Last month, a family from northern Israel was visiting the museum when their youngest son tipped over the jar, which smashed into pieces.

Alex Geller, the boy’s father, said his son — the youngest of three — is exceptionally curious, and that the moment he heard the crash, “please let that not be my child” was the first thought that raced through his head.

The jar has been on display at the Hecht Museum in Haifa for 35 years. It was one of the only containers of its size and from that period still complete when it was discovered.

The Bronze Age jar is one of many artifacts exhibited out in the open, part of the Hecht Museum’s vision of letting visitors explore history without glass barriers, said Inbal Rivlin, the director of the museum, which is associated with Haifa University in northern Israel.

It was likely used to hold wine or oil, and dates back to between 2200 and 1500 B.C.

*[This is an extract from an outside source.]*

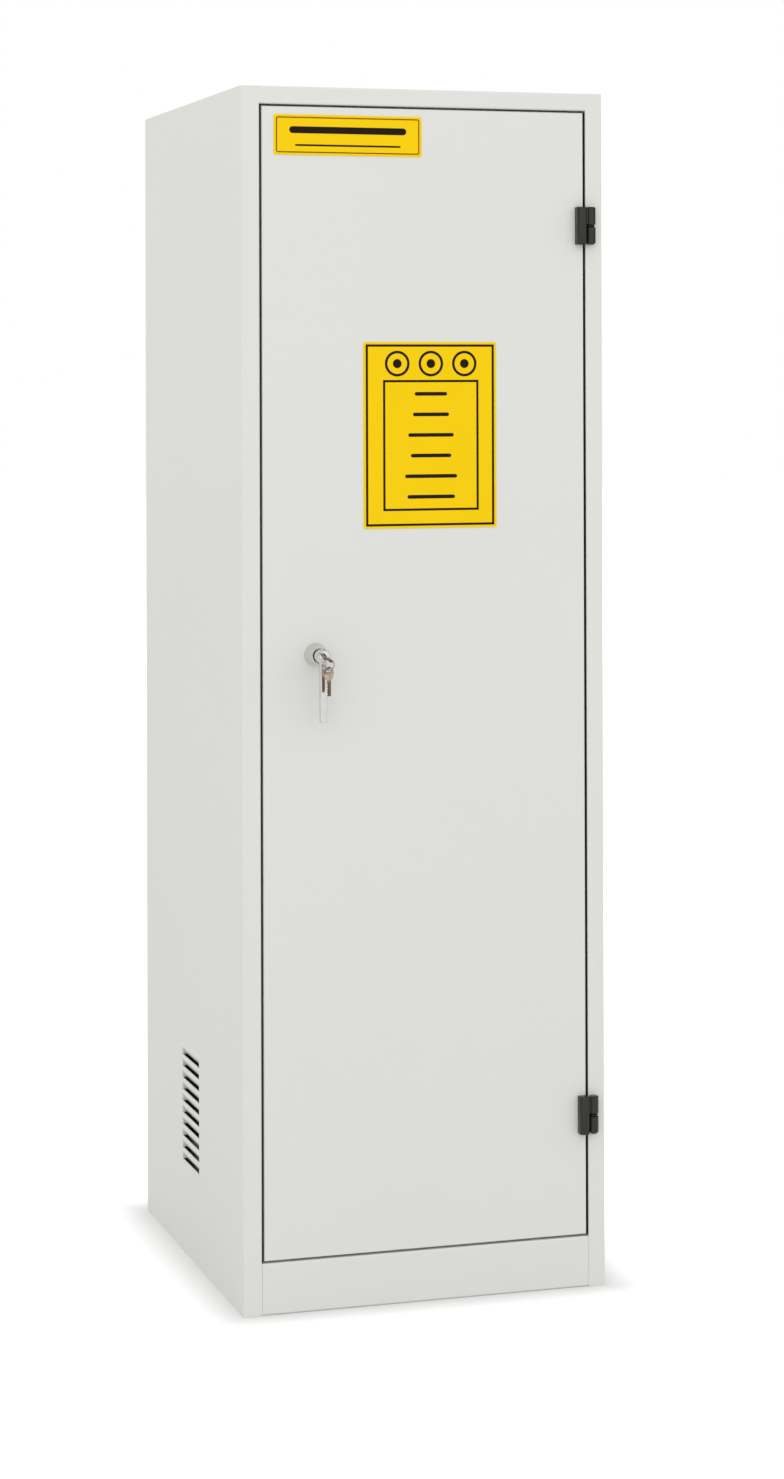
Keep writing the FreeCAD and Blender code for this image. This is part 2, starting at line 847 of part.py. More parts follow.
def rims_before(shape, y):
    """Round rims of a turned shape that lie in front of y."""
    return [edge for edge in shape.Edges if len(edge.Vertexes) == 1 and edge.Vertexes[0].Y < y]


def handle_boss():
    """Tapered boss on the door, with a threaded barrel through the skin."""
    cone = Part.makeCone(boss_base_radius, boss_front_radius, boss_length, on_handle_axis(0), FRONTWARD)
    cone = cone.makeFillet(boss_rounding, rims_before(cone, -boss_length / 2))
    whole = joined([cone, handle_cylinder(barrel_radius, -sheet, barrel_length)])
    bore = handle_cylinder(journal_radius + journal_fit, -boss_length - sheet, barrel_length + sheet)
    return without(whole, [bore])


def boss_washer():
    disc = handle_cylinder(boss_washer_radius, sheet, sheet + boss_washer_thickness)
    return without(disc, [handle_cylinder(barrel_radius + fit_gap, 0, barrel_length)])


def boss_nut():
    """Hexagon nut that clamps the boss to the skin."""
    front = sheet + boss_washer_thickness
    reach = nut_flats / math.sqrt(3)
    corners = []
    for index in range(6):
        turn = math.radians(60 * index)
        corners.append(on_handle_axis(front) + Vector(reach * math.cos(turn), 0, reach * math.sin(turn)))
    hexagon = rounded_face(corners, [0] * 6).extrude(Vector(0, nut_thickness, 0))
    return without(hexagon, [handle_cylinder(barrel_radius + shank_fit, 0, barrel_length)])


def square_bar(side, front, back):
    half = side / 2
    return box(handle_x - half, handle_x + half, front, back, handle_height - half, handle_height + half)


def handle_lever():
    """Hub, hanging arm and journal in one casting, bored for the lock and the spindle."""
    hub = Part.makeCylinder(hub_radius, hub_length, on_handle_axis(hub_back), FRONTWARD)
    hub = hub.makeFillet(hub_rounding, rims_before(hub, hub_back - hub_length / 2))
    arm_back = hub_front + lever_thickness
    tip = handle_height - lever_length
    corners = [
        Vector(handle_x - lever_width / 2, hub_front, handle_height),
        Vector(handle_x + lever_width / 2, hub_front, handle_height),
        Vector(handle_x + lever_end_width / 2, hub_front, tip),
        Vector(handle_x - lever_end_width / 2, hub_front, tip),
    ]
    arm = rounded_face(corners, [0, 0, lever_rounding, lever_rounding]).extrude(
        Vector(0, arm_back - hub_front, 0))
    long_edges = [
        edge for edge in arm.Edges
        if abs(edge.Vertexes[0].Z - edge.Vertexes[-1].Z) > lever_length / 2
    ]
    arm = arm.makeFillet(lever_rounding, long_edges)
    journal = handle_cylinder(journal_radius, hub_back - sheet, journal_tail)
    casting = joined([hub, arm, journal])
    lock_bore = handle_cylinder(plug_radius + plug_fit, hub_front - sheet, hub_front + plug_length)
    socket_side = spindle_side + 2 * spindle_fit
    socket = square_bar(socket_side, journal_tail - spindle_socket, journal_tail + sheet)
    return without(casting, [lock_bore, socket])


def handle_spindle():
    bar = square_bar(spindle_side, journal_tail - spindle_socket, cam_back)
    thread_end = cam_back - cam_screw_length - sheet
    thread = handle_cylinder(cam_screw_radius + shank_fit, thread_end, cam_back + sheet)
    return without(bar, [thread])


def cam_pin_places():
    """Pins at 45 degrees to each side of the handle's axis, as offsets in x and z."""
    reach = cam_pin_reach / math.sqrt(2)
    return (reach, -reach), (-reach, reach)


def latch_cam():
    """Bar on the spindle with one pin for each rod."""
    half = cam_width / 2
    bar = box(handle_x - cam_pin_reach, handle_x + cam_pin_reach, cam_front, cam_back,
              handle_height - half, handle_height + half)
    bar.rotate(on_handle_axis(0), BACKWARD, cam_lean)
    pieces = [bar]
    for x, z in cam_pin_places():
        middle = on_handle_axis(cam_front) + Vector(x, 0, z)
        pieces.append(Part.makeCylinder(half, cam_thickness, middle, BACKWARD))
        pin_reach = cam_thickness + cam_pin_length
        pieces.append(Part.makeCylinder(cam_pin_radius, pin_reach, middle, BACKWARD))
    hole = square_bar(spindle_side + 2 * spindle_fit, cam_front - sheet, cam_back + sheet)
    return without(joined(pieces), [hole])


def cam_screw():
    return screw(on_handle_axis(cam_back), FRONTWARD, cam_screw_length,
                 cam_screw_head_radius, cam_screw_head, cam_screw_radius)


def lock_plug():
    """Lock cylinder with its rim, slotted for the key."""
    body = handle_cylinder(plug_radius, rim_front, hub_front + plug_length - fit_gap)
    rim = handle_cylinder(plug_rim_radius, rim_front, rim_front + plug_rim)
    half_wide = blade_width / 2 + blade_fit
    half_thick = blade_thickness / 2 + blade_fit
    keyway = box(handle_x - half_thick, handle_x + half_thick, rim_front - sheet,
                 rim_front + blade_length, handle_height - half_wide, handle_height + half_wide)
    keyway.rotate(on_handle_axis(0), BACKWARD, -key_tilt)
    return without(joined([body, rim]), [keyway])


def key_blank():
    """Key in an upright plane through the handle's axis, bow towards the front."""
    half = bow_thickness / 2
    bow_start = Vector(handle_x - half, bow_centre, handle_height)
    bow = Part.makeCylinder(bow_radius, bow_thickness, bow_start, RIGHTWARD)
    slot_y = bow_centre - bow_slot_offset
    slot = box(handle_x - bow_thickness, handle_x + bow_thickness,
               slot_y - bow_slot_half_width, slot_y + bow_slot_half_width,
               handle_height - bow_slot_half_length, handle_height + bow_slot_half_length)
    shoulder = rim_front - key_neck_gap
    neck = box(handle_x - half, handle_x + half, bow_centre, shoulder,
               handle_height - key_neck / 2, handle_height + key_neck / 2)
    blade_half = blade_thickness / 2
    tip = rim_front + blade_length - fit_gap
    blade = box(handle_x - blade_half, handle_x + blade_half, shoulder, tip,
                handle_height - blade_width / 2, handle_height + blade_width / 2)
    cuts = []
    for index, bite in enumerate(key_bites):
        start = tip - (index + 1) * bite_pitch
        bottom = handle_height + blade_width / 2 - bite
        cuts.append(box(handle_x - blade_thickness, handle_x + blade_thickness,
                        start, start + bite_width, bottom, handle_height + blade_width))
    return without(joined([bow, neck, blade]), [slot] + cuts)


def key():
    blank = key_blank()
    blank.rotate(on_handle_axis(0), BACKWARD, -key_tilt)
    return blank


def ring_top():
    """Middle of the ring's wire where it passes through the bow's slot."""
    lean = math.radians(key_tilt)
    along_slot = Vector(math.sin(lean), 0, -math.cos(lean))
    return on_handle_axis(ring_plane) + along_slot * ring_reach


def ring_centre():
    return ring_top() - UP * ring_radius


def key_ring():
    return Part.makeTorus(ring_radius, ring_wire, ring_centre(), BACKWARD)


def spare_key():
    """The same key hanging blade down from the ring, its slot round the ring's lowest point."""
    blank = key_blank()
    blank.rotate(on_handle_axis(bow_centre), RIGHTWARD, -90)
    blank.rotate(on_handle_axis(bow_centre), UP, 90)
    blank.rotate(on_handle_axis(bow_centre), UP, spare_turn)
    wire_to_bow = bow_slot_offset + bow_slot_half_width - ring_wire - ring_slack
    wanted = ring_centre() - UP * (ring_radius + wire_to_bow)
    blank.translate(wanted - on_handle_axis(bow_centre))
    return blank


# ---- Latch rods ----------------------------------------------------------------------------------
def rod_x(side):
    return handle_x + side * rod_spread


def latch_rod(side, end):
    """Rod with a slotted yoke round its cam pin; side is +1 or -1 in x, end is the tip's height."""
    pin_z = handle_height - side * rod_throw / 2
    toward = 1 if end > handle_height else -1
    slot_half = cam_pin_radius + yoke_clearance
    slot_inner = cam_pin_reach / math.sqrt(2) - slot_half
    slot_outer = cam_pin_reach + slot_half
    front = rod_plane - yoke_thickness / 2
    back = rod_plane + yoke_thickness / 2

    def across(inner, outer):
        return sorted((handle_x + side * inner, handle_x + side * outer))

    plate = box(*across(slot_inner - yoke_wall, slot_outer + yoke_wall), front, back,
                pin_z - slot_half - yoke_wall, pin_z + slot_half + yoke_wall)
    slot = box(*across(slot_inner, slot_outer), front - sheet, back + sheet,
               pin_z - slot_half, pin_z + slot_half)
    start = pin_z + toward * (slot_half + yoke_wall - yoke_grip)
    shaft_end = end - toward * rod_point
    along = UP * toward
    foot = Vector(rod_x(side), rod_plane, start)
    neck = Vector(rod_x(side), rod_plane, shaft_end)
    shaft = Part.makeCylinder(rod_radius, abs(shaft_end - start), foot, along)
    point = Part.makeCone(rod_radius, rod_radius / 2, rod_point, neck, along)
    return without(joined([plate, shaft, point]), [slot])


def upper_rod():
    return latch_rod(1, upper_rod_tip)


def lower_rod():
    return latch_rod(-1, lower_rod_tip)


def guide_places():
    """Two guides on each rod, as (side, z)."""
    return [
        (1, handle_height + inner_guide_reach), (1, upper_rod_tip - outer_guide_inset),
        (-1, handle_height - inner_guide_reach), (-1, lower_rod_tip + outer_guide_inset),
    ]


def rod_guides():
    """Moulded guide blocks on the liner."""
    blocks = []
    for side, z in guide_places():
        x = rod_x(side)
        block = box(x - guide_width / 2, x + guide_width / 2, liner_back, guide_back,
                    z - guide_height / 2, z + guide_height / 2)
        bore = Part.makeCylinder(rod_radius + rod_gap, guide_height + 2 * sheet,
                                 Vector(x, rod_plane, z - guide_height / 2 - sheet), UP)
        holes = [rivet_hole(place, BACKWARD, guide_grip) for place in guide_rivet_places(side, z)]
        blocks.append(without(block, [bore] + holes))
    return blocks


def guide_rivet_places(side, z):
    """A rivet each side of the rod, heads on the guide's back."""
    offset = (guide_width / 2 + rod_radius + rod_gap) / 2
    return [Vector(rod_x(side) + sign * offset, guide_back, z) for sign in (-1, 1)]


def guide_rivets():
    return [
        rivet(place, BACKWARD, guide_grip)
        for side, z in guide_places() for place in guide_rivet_places(side, z)
    ]


def keeper(side, low):
    """Channel behind the stop lip, closed by the lip, that the thrown rod enters."""
    x = rod_x(side)
    half = rod_radius + keeper_gap
    front = rebate + sheet
    inner_back = rod_plane + half
    block = box(x - half - keeper_wall, x + half + keeper_wall, front, inner_back + keeper_wall,
                low, low + keeper_height)
    channel = box(x - half, x + half, front - sheet, inner_back,
                  low - sheet, low + keeper_height + sheet)
    return without(block, [channel])


def upper_keeper():
    return keeper(1, opening_top - stop_lip)


def lower_keeper():
    return keeper(-1, opening_bottom + stop_lip - keeper_height)


# ---- Output --------------------------------------------------------------------------------------
PIECES = (
    left_side_panel, right_side_panel, back_panel, back_panel_rivets, top_panel, floor_panel,
    plinth_rail, left_seal_strip, right_seal_strip, top_seal_strip, bottom_seal_strip,
    exhaust_collar, exhaust_rivets,
    front_left_upright, front_right_upright, rear_left_upright, rear_right_upright,
    shelf_clips, lower_shelf, middle_shelf, upper_shelf, sump_tray, upper_keeper, lower_keeper,
    upper_hinge_frame_leaf, lower_hinge_frame_leaf, upper_hinge_pin, lower_hinge_pin, hinge_washers,
    frame_hinge_screws, upper_hinge_door_leaf, lower_hinge_door_leaf, door_hinge_screws,
    door_skin, door_liner, door_stiffener, sign_plate, name_plate, handle_boss, boss_washer, boss_nut,
    rod_guides, guide_rivets, handle_lever, handle_spindle, latch_cam, cam_screw,
    lock_plug, key, key_ring, spare_key, upper_rod, lower_rod,
)


def build_all():
    """Every piece as a shape, by node name; a group of like pieces is a compound of solids."""
    shapes = {}
    for piece in PIECES:
        built = piece()
        shapes[piece.__name__] = Part.makeCompound(built) if isinstance(built, list) else built
    return shapes


def origin_shift(shapes):
    """Move that puts the origin in the middle of the footprint."""
    boxes = [shape.BoundBox for shape in shapes.values()]
    front = min(limits.YMin for limits in boxes)
    back = max(limits.YMax for limits in boxes)
    return Vector(0, -(front + back) / 2, 0)


def save_all():
    os.makedirs("parts", exist_ok=True)
    shapes = build_all()
    shift = origin_shift(shapes)
    for name, shape in shapes.items():
        shape.translate(shift)
        shape.exportStep("parts/" + name + ".step")


if __name__ == "__main__":
    save_all()
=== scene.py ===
import json
import math

import bmesh
import bpy
from mathutils import Matrix, Vector

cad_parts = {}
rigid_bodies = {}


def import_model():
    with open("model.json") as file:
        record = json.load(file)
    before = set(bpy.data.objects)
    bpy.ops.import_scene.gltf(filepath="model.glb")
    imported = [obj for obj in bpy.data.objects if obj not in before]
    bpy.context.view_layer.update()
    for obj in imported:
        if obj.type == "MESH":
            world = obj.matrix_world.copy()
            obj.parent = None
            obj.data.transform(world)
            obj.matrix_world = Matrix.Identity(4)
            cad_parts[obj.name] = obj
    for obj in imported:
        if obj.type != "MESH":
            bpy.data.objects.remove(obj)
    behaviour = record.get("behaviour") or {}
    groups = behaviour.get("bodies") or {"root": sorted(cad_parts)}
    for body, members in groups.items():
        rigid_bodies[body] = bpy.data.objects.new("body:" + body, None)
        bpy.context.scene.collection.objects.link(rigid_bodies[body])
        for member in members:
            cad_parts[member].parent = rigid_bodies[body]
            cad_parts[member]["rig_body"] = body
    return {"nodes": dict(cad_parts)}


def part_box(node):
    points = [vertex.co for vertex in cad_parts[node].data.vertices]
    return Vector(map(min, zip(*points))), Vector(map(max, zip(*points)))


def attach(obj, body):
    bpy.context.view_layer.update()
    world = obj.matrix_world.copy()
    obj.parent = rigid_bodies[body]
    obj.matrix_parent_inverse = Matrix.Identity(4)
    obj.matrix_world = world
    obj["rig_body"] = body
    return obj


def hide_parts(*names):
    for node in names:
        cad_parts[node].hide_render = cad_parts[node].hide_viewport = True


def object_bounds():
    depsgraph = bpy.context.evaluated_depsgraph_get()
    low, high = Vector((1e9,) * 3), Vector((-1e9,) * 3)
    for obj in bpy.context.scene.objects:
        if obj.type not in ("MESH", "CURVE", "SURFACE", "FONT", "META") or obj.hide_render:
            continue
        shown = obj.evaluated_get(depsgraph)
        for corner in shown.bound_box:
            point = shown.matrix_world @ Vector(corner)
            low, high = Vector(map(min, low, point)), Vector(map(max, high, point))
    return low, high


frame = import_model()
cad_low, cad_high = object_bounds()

bl_info = {
    "name": "Chemical storage cabinet",
    "version": (1, 0, 0),
    "blender": (4, 5, 0),
    "location": "View3D > Sidebar > Cabinet",
    "description": "Finishes, fittings and studio for a single-door chemical storage cabinet",
    "category": "Object",
}

MM = 0.001
FACING_FRONT = (math.pi / 2, 0, 0)   # turns a primitive's own +Z to the cabinet's front
WELD = 0.001 * MM                    # corners nearer than this are one corner
FLAT_ANGLE = math.radians(0.5)       # faces nearer to one plane than this are one face
SMOOTH_ANGLE = math.radians(30)      # sharper edges than this stay crisp
EASED_ANGLE = math.radians(40)       # sharper edges than this are eased
TURNED_SIDES = 96
RIM_SIDES = 64                       # of a printed ring
DOT_SIDES = 32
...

Rivlin and the museum decided to turn the moment, which captured international attention, into a teaching moment, inviting the Geller family back for a special visit and hands-on activity to illustrate the restoration process.

Rivlin added that the incident provided a welcome distraction from the ongoing war in Gaza. “Well, he’s just a kid. So I think that somehow it touches the heart of the people in Israel and around the world,“ said Rivlin.

Roee Shafir, a restoration expert at the museum, said the repairs would be fairly simple, as the pieces were from a single, complete jar. Archaeologists often face the more daunting task of sifting through piles of shards from multiple objects and trying to piece them together.

Experts used 3D technology, hi-resolution videos, and special glue to painstakingly reconstruct the large jar.

Less than two weeks after it broke, the jar went back on display at the museum. The gluing process left small hairline cracks, and a few pieces are missing, but the jar’s impressive size remains.

The only noticeable difference in the exhibit was a new sign reading “please don’t touch.”